Le choc de la langue cachée
C’est à l’âge de 5 ans, que la petite Nadia a découvert qu’une autre langue que sa langue maternelle existait en Algérie. « Le jour où j’ai entendu l’arabe à l’école j’étais choquée », a-t-elle dit. Elle ne comprenait pas un mot, et pendant les premières semaines elle se contentait de l’observation de son professeur. C’est sa maman qui va lui apprendre cette nouvelle langue. « Si ce n’était pas ma mère, je serais une femme non instruite aujourd’hui », se souvient-elle. Elle avait des parents suffisamment instruits. Une maman au foyer et un papa qui était dans l’administration. Elle évoque avec émotion son défunt père. Elle a appris l’arabe petit à petit.
« Heureusement que l’enseignement était obligatoire, et que nos parents n’avaient pas le choix. Sinon je n’aurais pas fait d’études. Et, c’est pour ça d’ailleurs que je revendique un enseignement obligatoire de tamazight. Je ne comprends pas les gens qui parlent du choix et de l’enseignement facultatif », s’exclame-t-elle. Cette authentique kabyle née dans l’un des lieux haut perchés, Laravaa Nath Irathen (ex Fort national), dans la wilaya de Tizi Ouzou, a fait toutes ses classes de la vie sur place. Elle a vécu les plus forts moments de la région et du combat pour tamazight, pour la démocratie et pour la justice sociale. D’avril 1980, elle se souvient vaguement. « J’étais au primaire, et c’est là que je me suis rendu compte que ma langue n’était pas reconnue. D’ailleurs on m’interdisait de parler kabyle à l’école. C’est avec le mouvement de 80 que j’ai su qu’il y a des gens qui militaient pour cette cause. Mais c’était enfantin et naïf. Je ne comprenais pas bien les choses mais j’ai compris qu’il y a un problème » ajoute-t-elle.
Il n’y avait donc pas que Tamazight
La prise de conscience politique surviendra lorsqu’elle a rejoint la faculté de médecine à Tizi Ouzou, après les manifestations de 1988. D’après elle, ce sont les évènements de 88 qui lui ont fait découvrir la réalité du pays et le sens du combat pour la démocratie. Nadia Chouitem rejoint vite le comité des étudiants à la faculté de Hasnaoua (Tizi Ouzou). Pour elle, c’est le passage à l’action.

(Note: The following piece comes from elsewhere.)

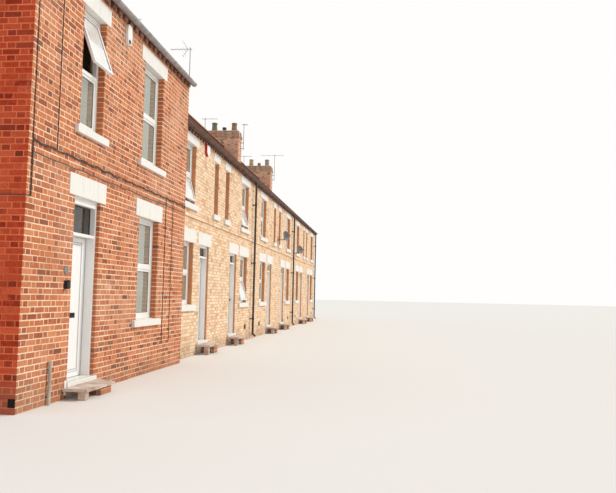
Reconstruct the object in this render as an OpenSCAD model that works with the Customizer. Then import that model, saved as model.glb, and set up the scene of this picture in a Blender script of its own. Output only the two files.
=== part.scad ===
// Terraced house row: a tall end house and handed pairs of lower houses, drawn in millimetres.
// The street fronts face -Y, the row runs along +X and the ground is at z = 0.
// The origin is on the base of the party wall between the first two pairs, half way through its depth.

/* [Plan] */
// Width of the tall end house
end_w = 6220; // [5800:10:6800]
// Width of the first lower house, which meets the end house
first_w = 3985; // [3900:5:4500]
// Width of every other lower house
house_w = 4550; // [4300:10:5000]
// Number of handed pairs of lower houses
pairs = 3; // [2:1:3]
// Depth of the lower houses from front face to rear face
row_depth = 6870; // [6200:10:7600]
// Distance that the lower fronts stand behind the end house front
setback = 230; // [180:5:300]
// Thickness of the brick walls
wall_t = 230; // [215:5:260]

/* [Roofs] */
// Height at which the end house roof meets its front face
end_plate_z = 5928; // [5850:1:6100]
// Height at which the lower roof meets its front face
row_plate_z = 5225; // [5220:1:5400]
// Pitch of all roof slopes in degrees
pitch = 42; // [40:1:45]
// Thickness of the tiled covering, square to the slope
roof_t = 35; // [30:1:60]
// Distance that the covering reaches past the walls
roof_over = 110; // [90:5:120]
// Distance that the covering stands past the gable face
verge_over = 35; // [0:5:60]
// Outer radius of the half-round ridge tiles
ridge_r = 115; // [90:5:130]
// Length of one ridge tile
ridge_tile_l = 450; // [300:10:600]

/* [Eaves] */
// Height of one brick course with its joint
course = 77; // [75:1:78]
// Distance that the dentils and their corbel course stand out
dentil_out = 50; // [40:1:55]
// Height of one dentil
dentil_h = 65; // [55:1:66]
// Width of one dentil
dentil_w = 112; // [105:1:118]
// Distance from one dentil to the next
dentil_step = 230; // [215:5:240]
// Outer radius of the half-round gutters
gutter_r = 56; // [50:1:60]
// Wall thickness of the gutters
gutter_t = 4; // [3:0.5:6]
// Distance between the corbel course and a gutter's back
gutter_gap = 8; // [6:1:14]
// Distance of a gutter's rim under the roof's edge
gutter_drop = 4; // [2:1:12]
// Distance between gutter brackets
bracket_step = 650; // [500:50:1100]
// Thickness of a gutter bracket
bracket_t = 5; // [3:1:6]
// Height of a bracket's arm
bracket_h = 12; // [8:1:14]
// Radius of the downpipes
pipe_r = 34; // [30:1:38]
// Distance of each downpipe from the middle of its party wall
pipe_shift = 400; // [350:5:450]
// Distance of the end house's rear downpipe from the gable
end_pipe_x = 290; // [200:5:600]
// Distance between a downpipe and the dentils
pipe_gap = 16; // [10:1:24]
// Heights of the clips that hold a downpipe
clip_heights = [600, 2400, 4300]; // [300:50:4600]

/* [Floors] */
// Height of the ground floor in the end house
end_floor_z = 215; // [180:5:260]
// Height of the ground floor in the lower houses
row_floor_z = 290; // [240:5:320]
// Thickness of the ground floors
ground_floor_t = 150; // [120:5:170]
// Height of the first floor in the end house
end_first_z = 3330; // [3280:5:3500]
// Height of the first floor in the lower houses
row_first_z = 3140; // [3080:5:3250]
// Thickness of the first floors, from ceiling to boards
first_floor_t = 220; // [180:5:240]

/* [Windows] */
// Width of a wide window opening
wide_w = 970; // [850:10:1050]
// Width of a narrow upper window opening in the lower houses
narrow_w = 450; // [380:10:550]
// Width of the small upper window opening in the end house
small_w = 735; // [650:5:850]
// Depth of the brick reveal in front of a window frame
window_reveal = 104; // [90:2:115]
// Width of the window frame bars
bar_w = 55; // [45:1:70]
// Depth of the window frames from front to back
frame_d = 70; // [55:1:90]
// Thickness of the double glass
glass_t = 20; // [14:1:28]
// Share of a ground window's height that lies under its middle bar
ground_share = 0.51; // [0.45:0.01:0.6]
// Share of an upper window's height that lies under its middle bar
upper_share = 0.49; // [0.45:0.01:0.6]
// Distance that the lintels stand out of the brickwork
lintel_out = 10; // [6:1:15]
// Depth of a lintel behind the brick face
lintel_in = 100; // [80:2:110]
// Distance that lintels and sills reach past each side of a wide opening
wide_past = 175; // [140:5:190]
// Distance that lintels and sills reach past each side of a small opening
small_past = 140; // [110:5:170]
// Distance that lintels and sills reach past each side of a narrow opening
narrow_past = 97; // [80:1:110]
// Distance that the sills stand out of the brickwork
sill_out = 55; // [40:1:70]
// Height of the end house sills at their front
end_sill_h = 108; // [90:2:140]
// Height of the row's sills at their front
row_sill_h = 130; // [100:2:140]
// Slope of a sill's top in degrees
sill_fall = 7; // [4:1:10]
// Angle at which the open light of the end house stands, in degrees
end_light_swing = 20; // [8:1:35]
// Angle at which the row's open lights stand, in degrees
row_light_swing = 14; // [8:1:30]

/* [Window heights] */
// Sill height of the end house ground window
end_low_sill_z = 975; // [900:5:1050]
// Head height of the end house ground openings
end_low_head_z = 2730; // [2650:5:2800]
// Sill height of the end house upper windows
end_up_sill_z = 3715; // [3650:5:3800]
// Head height of the end house upper windows
end_up_head_z = 5423; // [5350:1:5450]
// Sill height of the row's ground windows
row_low_sill_z = 1183; // [1100:1:1250]
// Head height of the row's ground openings
row_low_head_z = 2585; // [2500:5:2640]
// Sill height of the row's upper windows
row_up_sill_z = 3465; // [3400:5:3550]
// Head height of the row's upper windows
row_up_head_z = 4815; // [4740:5:4820]
// Height of the ground floor lintels
low_lintel_h = 295; // [250:5:310]
// Height of the upper lintels on the end house
end_up_lintel_h = 255; // [220:5:260]
// Height of the upper lintels on the row
row_up_lintel_h = 215; // [195:5:220]
// Underside of the projecting string course along the lower houses
string_z = 3140; // [3090:1:3170]
// Distance that the string course stands out
string_out = 35; // [20:1:40]

/* [Window places] */
// Middle of the end house door from the left corner
end_door_x = 1660; // [1600:5:1750]
// Middle of the end house wide windows from the left corner
end_window_x = 4145; // [4000:5:4300]
// Middle of a lower house door from the middle of its pair
door_off = 1545; // [1500:5:1600]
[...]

Avec ses camarades elle milite, elle organise des marches, des grèves et des conférences- débats.
Elle évoque avec fierté cette période des débuts de sa vie militante : « Je me suis battue pour les droits des étudiants mais aussi pour la démocratie et la liberté d’expression ». C’est pendant cette période qu’elle côtoie les différents dirigeants et militants des partis politiques. Notamment ceux du PT. Elle a découvert les partis et leurs positions. Et elle était fascinée par le discours de Louiza Hanoune sur la télévision. « Mes idées commençaient à être organisées, ma conscience se développait. Pour moi ce n’était plus tamazight uniquement, mais la justice sociale et la lutte dans son sens le plus vaste. En 1997 et après la fraude électorale j’ai décidé d’adhérer à un parti politique. C’était donc le PT car c’est le parti qui convient le plus à mes idées », explique la députée Chouitem.

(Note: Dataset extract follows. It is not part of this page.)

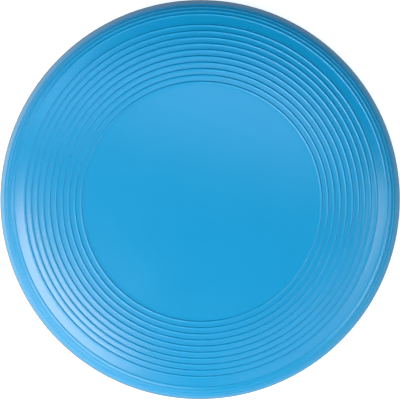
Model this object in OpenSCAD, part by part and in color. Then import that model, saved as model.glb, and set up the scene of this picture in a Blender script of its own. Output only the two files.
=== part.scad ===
// Flying disc: one injection-moulded shell, turned about the Z axis.
// The origin is the middle of the circle that the rim rests on, with +Z up.
//
// The outline is a chain of tangent arcs. A point of an arc is given by its slope, the angle in
// degrees that the outward normal leans away from straight up: 0 on top, 90 at the widest point
// and 180 straight down.

/* [Disc] */
// Diameter across the widest part of the rim
disc_d = 210; // [180:1:280]
// Thickness of the plate, the crown and the shoulder
wall = 1.6; // [1.2:0.1:2.4]

/* [Top] */
// Slope at the edge of the plate, under the first crown rib
plate_slope = 4; // [2:0.5:8]
// Slope at the outer edge of the crown, under the first shoulder rib
crown_slope = 15; // [11:0.5:20]
// Slope where the shoulder runs into the rim
shoulder_slope = 45; // [38:1:52]
// Radius of the shoulder
shoulder_r = 9.5; // [8:0.5:13]

/* [Rim] */
// Radius of the rim above its widest part
rim_r = 11; // [8:0.5:13]
// Radius of the rim below its widest part, where it curls in
curl_r = 7; // [5:0.1:10]
// Slope at which the curl ends in the lip
lip_slope = 130; // [115:1:145]
// Thickness of the rim and the lip, and diameter of the lip's rounded edge
lip_t = 2.6; // [2:0.1:3.2]
// Width of the flat land under the lip
foot_w = 1.6; // [1:0.1:1.8]

/* [Ribs] */
// Number of ribs on the crown
crown_ribs = 10; // [3:1:12]
// Distance from one crown rib to the next, along the surface
crown_rib_pitch = 3.3; // [2.6:0.1:4.2]
// Diameter of the round top of a crown rib
crown_rib_d = 1.5; // [1.2:0.1:2.4]
// Height of a crown rib above the surface
crown_rib_h = 0.4; // [0.2:0.05:0.6]
// Distance from the last crown rib to the first shoulder rib
plain_band = 5.9; // [3:0.1:9]
// Number of ribs from the shoulder to the rim
shoulder_ribs = 4; // [1:1:5]
// Distance from one shoulder rib to the next, along the surface
shoulder_rib_pitch = 2; // [1.5:0.1:2.3]
// Diameter of the round top of a shoulder rib
shoulder_rib_d = 1.3; // [1:0.1:1.8]
// Height of a shoulder rib above the surface
shoulder_rib_h = 0.25; // [0.15:0.05:0.45]

/* [Gate] */
// Diameter of the pad round the gate, in the middle of the underside
pad_d = 16; // [8:1:30]
// Height of the pad
pad_h = 0.4; // [0.2:0.1:0.8]
// Diameter of the trimmed stub of the sprue
stub_d = 3.5; // [2:0.5:6]
// Height of the stub below the pad
stub_h = 0.5; // [0.2:0.1:1]

/* [Hidden] */
// How far a straight facet of the outline may lie off the true arc
chord_error = 0.005;
// How deep a rib, the pad and the stub are rooted in what carries them
root = 0.3;

// Direction of the outward normal at a slope
function normal(slope) = [sin(slope), cos(slope)];
// Length of an arc
function arc_length(r, from, to) = r * (to - from) * PI / 180;
// Number of facets that keeps an arc within the chord error
function facets(r, from, to) = max(3, ceil(abs(to - from) / (2 * acos(1 - chord_error / r))));
// Points along an arc, from one slope to another
function arc(c, r, from, to) =
    let (n = facets(r, from, to))
    [for (i = [0 : n]) c + r * normal(from + (to - from) * i / n)];

// The lip's edge is a round of the lip's thickness, cut off flat where the disc rests on it
edge_r = lip_t / 2;
foot_angle = asin(foot_w / 2 / edge_r);
rim_z = edge_r * cos(foot_angle) - (curl_r - edge_r) * cos(lip_slope);

// Length of the crown, and the radius that it needs to turn from one slope to the other
crown_len = (crown_ribs - 1) * crown_rib_pitch + plain_band;
crown_r = crown_len / arc_length(1, plate_slope, crown_slope);

// Centres of the arcs, from the rim up, each on the normal that it shares with the one before
curl_c = [disc_d / 2 - curl_r, rim_z];
edge_c = curl_c + (curl_r - edge_r) * normal(lip_slope);
rim_c = curl_c + (curl_r - rim_r) * normal(90);
shoulder_c = rim_c + (rim_r - shoulder_r) * normal(shoulder_slope);
crown_c = shoulder_c + (shoulder_r - crown_r) * normal(crown_slope);
// The plate is what is left inside the crown: a cap of the sphere centred on the axis
plate_r = crown_r + crown_c.x / sin(plate_slope);
plate_c = [0, crown_c.y - crown_c.x / tan(plate_slope)];
disc_h = plate_c.y + plate_r;

// Inside, the rim goes straight up from the lip and then rounds into the shoulder
inner_x = disc_d / 2 - lip_t;
inner_end = shoulder_c + (shoulder_r - wall) * normal(shoulder_slope);
fillet_r = (inner_x - inner_end.x) / (1 - sin(shoulder_slope));
fillet_c = inner_end - fillet_r * normal(shoulder_slope);

shoulder_len = arc_length(shoulder_r, crown_slope, shoulder_slope);

// Where a rib stands: [arc centre, arc radius, slope] at a distance from the crown's outer edge,
// measured along the surface, and negative on the crown
function rib_seat(s) =
    s < 0 ? [crown_c, crown_r, crown_slope + s / arc_length(crown_r, 0, 1)]
    : s < shoulder_len ? [shoulder_c, shoulder_r, crown_slope + s / arc_length(shoulder_r, 0, 1)]
    : [rim_c, rim_r, shoulder_slope + (s - shoulder_len) / arc_length(rim_r, 0, 1)];

// Section of a rib: the top of a circle, standing on the surface and rooted a little way into it
module rib_section(s, d, h) {
    seat = rib_seat(s);
    translate(seat[0] + seat[1] * normal(seat[2]))
        rotate(-seat[2])
            intersection() {
                translate([0, h - d / 2]) circle(d = d, $fn = 48);
                translate([-d, -root]) square([2 * d, root + 2 * h]);
            }
}

// Section of the shell, down the outside, round the lip and back up the inside
module shell_section() {
    polygon(concat(
        arc(plate_c, plate_r, 0, plate_slope),
        arc(crown_c, crown_r, plate_slope, crown_slope),
        arc(shoulder_c, shoulder_r, crown_slope, shoulder_slope),
        arc(rim_c, rim_r, shoulder_slope, 90),
        arc(curl_c, curl_r, 90, lip_slope),
        arc(edge_c, edge_r, lip_slope, 180 - foot_angle),
        arc(edge_c, edge_r, 180 + foot_angle, lip_slope + 180),
        arc(curl_c, curl_r - lip_t, lip_slope, 90),
        arc(fillet_c, fillet_r, 90, shoulder_slope),
        arc(shoulder_c, shoulder_r - wall, shoulder_slope, crown_slope),
        arc(crown_c, crown_r - wall, crown_slope, plate_slope),
        arc(plate_c, plate_r - wall, plate_slope, 0)
    ));
}

// The crown's ribs, from the plain band in to the edge of the plate
module crown_rib_sections() {
    for (i = [0 : crown_ribs - 1])
        rib_section(-plain_band - i * crown_rib_pitch, crown_rib_d, crown_rib_h);
}

// The finer ribs, from the edge of the crown out over the shoulder
module shoulder_rib_sections() {
    for (i = [0 : shoulder_ribs - 1])
        rib_section(i * shoulder_rib_pitch, shoulder_rib_d, shoulder_rib_h);
}

// Pad and stub left by the gate, hanging from the underside of the plate
module gate() {
    under = disc_h - wall;
    translate([0, 0, under - pad_h])
        cylinder(d = pad_d, h = pad_h + root, $fn = 96);
    translate([0, 0, under - pad_h - stub_h])
        cylinder(d = stub_d, h = stub_h + root, $fn = 48);
}

module disc() {
    color("deepskyblue") {
        rotate_extrude($fn = 180) {
            shell_section();
            crown_rib_sections();
            shoulder_rib_sections();
        }
        gate();
    }
}

disc();
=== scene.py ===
import math

import bmesh
import bpy
from mathutils import Matrix, Vector


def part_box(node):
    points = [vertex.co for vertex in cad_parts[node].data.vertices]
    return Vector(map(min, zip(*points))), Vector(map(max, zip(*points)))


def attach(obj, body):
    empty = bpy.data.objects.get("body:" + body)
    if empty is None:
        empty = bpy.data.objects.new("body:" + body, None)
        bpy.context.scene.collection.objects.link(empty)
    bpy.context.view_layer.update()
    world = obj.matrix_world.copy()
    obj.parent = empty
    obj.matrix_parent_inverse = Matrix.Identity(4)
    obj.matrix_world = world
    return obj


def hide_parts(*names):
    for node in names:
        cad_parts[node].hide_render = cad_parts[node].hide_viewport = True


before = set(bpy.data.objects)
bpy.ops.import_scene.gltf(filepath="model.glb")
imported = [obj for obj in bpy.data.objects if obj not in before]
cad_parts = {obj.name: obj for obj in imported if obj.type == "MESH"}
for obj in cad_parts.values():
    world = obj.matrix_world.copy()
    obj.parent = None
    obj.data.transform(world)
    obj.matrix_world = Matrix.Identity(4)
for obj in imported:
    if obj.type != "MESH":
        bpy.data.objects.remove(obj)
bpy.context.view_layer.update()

# --- The moulding --------------------------------------------------------------------------------
# The disc is one injection moulding in blue polypropylene. Its mould is turned on a lathe, so its
# section is a chain of tangent arcs. They are walked here from the middle of the land that the
# disc rests on: once up the outside to the top, and once up the inside to the gate.

# Sizes are given in millimetres, and the scene is in metres
MM = 0.001

low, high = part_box("disc")
disc_r = (high.x - low.x) / 2

wall = 1.6 * MM
lip_t = 2.6 * MM
land_w = 1.6 * MM
land_corner_r = 0.4 * MM
curl_r = 7 * MM
rim_r = 11 * MM
shoulder_r = 9.5 * MM

# Slopes, in degrees: how far the outward normal leans from straight up
plate_slope = 4
crown_slope = 15
shoulder_slope = 45
lip_slope = 130

crown_ribs = 10
crown_rib_pitch = 3.3 * MM
plain_band = 5.9 * MM
shoulder_ribs = 4
shoulder_rib_pitch = 2 * MM

# Width over the root fillets, height, and radius of the root fillets
crown_rib = (1.4 * MM, 0.4 * MM, 0.25 * MM)
shoulder_rib = (1.2 * MM, 0.25 * MM, 0.2 * MM)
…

Le printemps noir de 2001, un déchirement
Les émeutes de 2001 sont un drame pour elle. « L’assassinat de Guermah Massinissa est tombé sur nous comme un séisme » regrette-t-elle. Yeux embués, visage marqué, elle lâche ; « une provocation a eu lieu de la part d’un centre ou d’un autre au pouvoir. C’était douloureux, y avait de la répression, du sang a été versé et il y a eu de la barbarie !» Moment de silence. Pour elle, décréter yennayer fête nationale est un acquis. Mieux encore, c’est le fruit d’un combat de longues années. Même si pour elle ce combat à trouvé un répondant auprès du président de la République, puisque Bouteflika « est celui qui a répondu le plus aux revendications de tous les présidents de l’Algérie indépendante ». Nadia Chouitem est convaincue, pour autant, que le système qui gouverne l’Algérie actuellement est à changer « il est devenu un danger pour l’avenir de l’Algérie. Et son départ est un défi pour le peuple algérien », a-t-elle expliqué.
Résistance et Espoir
Ce qui se dégage de chez Nadia Chouitem, c’est la volonté, l’absolue envie de poursuivre son engagement, son combat pour ses idées. Même si l’exercice de la médecine lui manque. Et le choix de la politique l’a privé de réaliser ses rêves tel que de continuer ses études. Mariée et maman de deux garçons de 5 et 7 ans, Nadia Chouitem est très soutenue par son mari qu’elle a suivi à Alger juste après leur mariage en 2003. Militant au PT, son prince charmant n’était pas étranger à sa rencontre avec le parti dirigée par Louiza Hannoune. Nadia Chouitem propose « résistance et espoir » pour décrire la nouvelle année de 2018.